Your seatmate might be spying on your company’s intellectual property, or a passerby might unintentionally discover something you really don’t want them to know, like your private health information.
This kind of data leakage is why some people use privacy shields to obscure their computer screens with a dark plastic film. But those privacy protectors aren’t perfect (they prevent reading from the side, but not from someone directly behind you).
Now there’s a Chrome browser extension called Decodelia that obscures your web content under wavy lines and patterns, making it unreadable to anyone without red tinted glasses:
A Chrome extension and glasses set that obscures your web content.
Freely browse without fear of judgement or loss of privacy from those around you.
DECODELIA renders your screen indiscernible without red tinted glasses.
Decodelia was created by Melanie Hoff, an artist and photographer interested in digital imagery and “social hacking.”
Hoff frequently works in public cafes in New York City, and recognized that privacy of information doesn’t just concern data sent over the internet, telling Motherboard:
There’s a lot of talk about privacy related tools and techniques that deal with our information that happens behind our screen, as in what we send out to the internet. And there isn’t that much interest or talk around the physicality of our screen – when we’re in public spaces people can see that.
Decodelia reveals the content of your browser only when you’re wearing red tinted glasses, similar to the way 3D glasses render clearly images that look blurry to the naked eye.
Hoff’s browser covers the screen with the same type of wavy patterns that banks use on the inside of envelopes to prevent snoops from reading your checks through the paper.
So far, there aren’t a lot of Decodelia customers – just 20 people are using it, according to the Chrome Web Store.
However, one five-star review from user Dhruv Mehrotra hints at why Decodelia could become much more popular:
Not only has this application increased my productivity, it has reinvigorated my meager sex drive [by] allowing me watch my favorite nudie videos everywhere I go. Thanks MAH845, you are a hero.
Bryan
Hahah, I look forward to reading the next article about charges being pressed against Dhruv Mehrotra for what he did in that subway car.

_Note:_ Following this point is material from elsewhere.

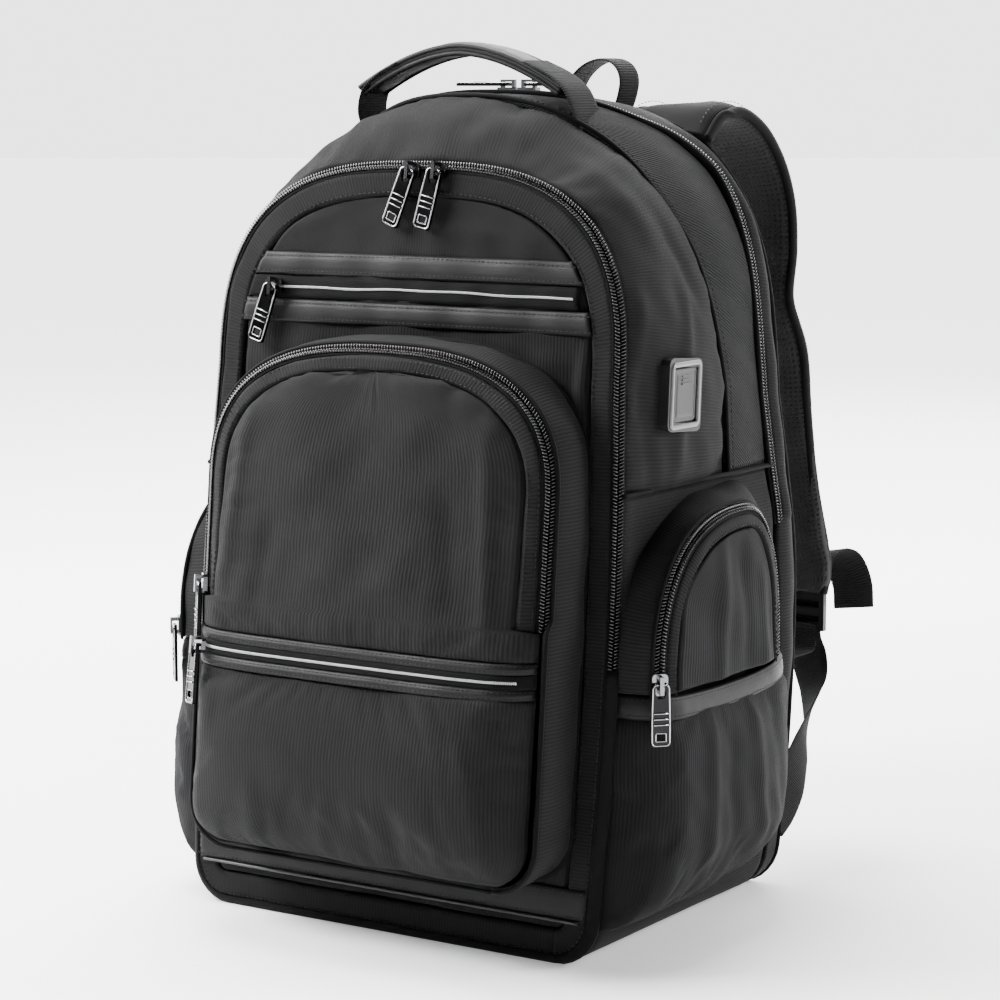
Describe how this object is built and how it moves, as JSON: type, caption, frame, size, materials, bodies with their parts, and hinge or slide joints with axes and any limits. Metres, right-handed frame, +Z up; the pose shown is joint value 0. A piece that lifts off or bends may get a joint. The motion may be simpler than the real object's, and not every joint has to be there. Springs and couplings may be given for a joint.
{
  "type": "laptop backpack",
  "caption": "Upright cloth backpack with a box pocket in front, a pocket on each side, a carrying handle, padded shoulder straps and hinged zip pulls.",
  "frame": {"origin": "middle of the flat base on the floor", "axes": "+Z up, -Y the front with the box pocket, +X the side with the charging port, the right of a person looking at the front"},
  "size_m": [0.36, 0.4095, 0.509],
  "materials": {
    "nylon": "fine ribbed nylon, soft sheen",
    "twill": "coarse diagonal twill",
    "back_mesh": "air mesh over padding",
    "leatherette": "satin grained leatherette",
    "webbing": "ribbed webbing",
    "binding": "woven binding tape",
    "coil": "black coil zip",
    "silver_coil": "silver coated coil zip",
    "strap_cloth": "smooth cloth over foam",
    "plastic": "moulded plastic",
    "port_rim": "silver grey moulded plastic",
    "rubber": "soft cover",
    "slider_metal": "bright plated zinc",
    "pull_metal": "gunmetal plated zinc"
  },
  "bodies": {
    "bag": {"upper_gusset": "nylon", "twill_band": "twill", "lower_gusset": "nylon", "rear_gusset": "nylon", "front_zipper": "coil", "corner_binding": "binding", "rear_zipper": "coil", "front_panel": "nylon", "back_panel": "back_mesh", "organizer_strip_upper": "leatherette", "organizer_strip_lower": "leatherette", "base_trim": "leatherette", "organizer_zipper": "silver_coil", "pocket_face": "nylon", "pocket_strip": "leatherette", "pocket_lower_zipper": "silver_coil", "pocket_gusset": "nylon", "pocket_zipper": "coil", "side_gusset_right": "nylon", "side_gusset_left": "nylon", "side_zipper_right": "coil", "side_zipper_left": "coil", "side_face_right": "nylon", "side_face_left": "nylon", "side_slip_right": "nylon", "side_slip_left": "nylon", "side_hem_right": "leatherette", "side_hem_left": "leatherette", "handle_grip": "leatherette", "handle_web_left": "webbing", "handle_web_right": "webbing", "shoulder_strap_right": "strap_cloth", "shoulder_strap_left": "strap_cloth", "ladder_lock_right": "plastic", "ladder_lock_left": "plastic", "corner_tape_right": "webbing", "corner_tape_left": "webbing", "back_tape_right": "webbing", "back_tape_left": "webbing", "hang_loop": "webbing", "port_frame": "port_rim", "port_cover": "rubber", "slider_front_left": "slider_metal", "slider_front_right": "slider_metal", "slider_organizer": "slider_metal", "slider_pocket_arch": "slider_metal", "slider_pocket_lower": "slider_metal", "slider_side_right": "slider_metal", "slider_side_left": "slider_metal", "slider_rear_left": "slider_metal", "slider_rear_right": "slider_metal"},
    "pull_front_left": {"pull_front_left": "pull_metal"},
    "pull_front_right": {"pull_front_right": "pull_metal"},
    "pull_organizer": {"pull_organizer": "pull_metal"},
    "pull_pocket_arch": {"pull_pocket_arch": "pull_metal"},
    "pull_pocket_lower": {"pull_pocket_lower": "pull_metal"},
    "pull_side_right": {"pull_side_right": "pull_metal"},
    "pull_side_left": {"pull_side_left": "pull_metal"},
    "pull_rear_left": {"pull_rear_left": "pull_metal"},
    "pull_rear_right": {"pull_rear_right": "pull_metal"}
  },
  "joints": [
    {"name": "front_left_pull_hinge", "type": "hinge", "parent": "bag", "child": "pull_front_left", "pos_m": [-0.004, -0.06942, 0.43642], "axis": [-0.9397, 0.0313, 0.3406], "range_deg": [0, 120]},
    {"name": "front_right_pull_hinge", "type": "hinge", "parent": "bag", "child": "pull_front_right", "pos_m": [0.014, -0.06942, 0.43642], "axis": [-0.9744, 0.0206, 0.224], "range_deg": [0, 120]},
    {"name": "organizer_pull_hinge", "type": "hinge", "parent": "bag", "child": "pull_organizer", "pos_m": [-0.096, -0.07792, 0.36792], "axis": [-0.9563, 0.0268, 0.2911], "range_deg": [0, 120]},
    {"name": "pocket_arch_pull_hinge", "type": "hinge", "parent": "bag", "child": "pull_pocket_arch", "pos_m": [-0.11402, -0.12591, 0.19689], "axis": [-0.7056, 0.7056, -0.0649], "range_deg": [0, 120]},
    {"name": "pocket_lower_pull_hinge", "type": "hinge", "parent": "bag", "child": "pull_pocket_lower", "pos_m": [-0.10337, -0.14409, 0.16458], "axis": [-0.8636, 0.4986, -0.0748], "range_deg": [0, 120]},
    {"name": "side_right_pull_hinge", "type": "hinge", "parent": "bag", "child": "pull_side_right", "pos_m": [0.16972, -0.08072, 0.1596], "axis": [-0.7071, -0.7071, 0], "range_deg": [0, 120]},
    {"name": "side_left_pull_hinge", "type": "hinge", "parent": "bag", "child": "pull_side_left", "pos_m": [-0.16972, -0.08072, 0.1596], "axis": [-0.7071, 0.7071, 0], "range_deg": [0, 120]},
    {"name": "rear_left_pull_hinge", "type": "hinge", "parent": "bag", "child": "pull_rear_left", "pos_m": [0.0018, 0.026, 0.48415], "axis": [0, 1, 0], "range_deg": [0, 95]},
    {"name": "rear_right_pull_hinge", "type": "hinge", "parent": "bag", "child": "pull_rear_right", "pos_m": [0.0162, 0.026, 0.48415], "axis": [0, -1, 0], "range_deg": [0, 95]}
  ]
}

Quite an interesting approach…yet also the sort that makes you facepalm and lament “Drat…a simple idea I could’ve had but didn’t.”
:-/
Bryan
Without having seen the app in action I speculate that moving video is far less affected by the obfuscation than static text… so I wonder if (and by how much) Dhruv may have overestimated the amount of privacy he actually has.
Anonymous
Bryan why n how would he overestimate when he can always cross check his privacy with naked eyes? wouldn’t he give ratings after thoroughly checking it, especially if he watches such obscene content? Common sense!
Bryan
Per 007 and Maxwell Smart, 20th-century bleeding-edge espionage equipment consists of
– firearm that recognizes the agent’s palm print
– triple-encrypted radio implanted near the cochlea
– false tooth with bite-able cyanide capsule
21st century spy gear is solely
– Dr. Who’s old 3D glasses
– winking on the blue side
SubSurge
The trade-off is that instead of people behind you, the company that makes this extension can see everything you do online. I noticed when I tried the extension out the padlock was suddenly missing on my SSL/TLS encrypted sites. No thanks!
Randal L. Carr
This plugin is a pretty good idea — unless your neighbor with wandering eyes also has red-tinted glasses.
Andrew Ludgate
It’s like those “hidden secret decoder glasses” from when I was a kid. My eyes see everything shifted to the blue part of the spectrum, so I’ve never had a problem seeing through the red obscuring patterns. Just a reminder that it’s not just those seeing things through rose coloured glasses who won’t need the decoder. Better than the privacy filter, but not a privacy panacea.
Anonymous
Where do you get your glasses?
Mahhn
Red safety glasses (around $6) or use a red marker on clear glasses.
Anonymous
This would be great unless you’re surrounded by other privacy-conscious people, or privacy-busting crooks. They would be wearing the same glasses you are and it wouldn’t seem out of place when this gets widespread.
James Spurrier
So it’s the same high-security encryption scheme that was used to keep Transformers tech specs a secret?
John Knops
OK Everyone has the app and all the spies are looking through rose tinted glasses. What about those males who are colourblind? What “colour” glasses do they need to see the screen?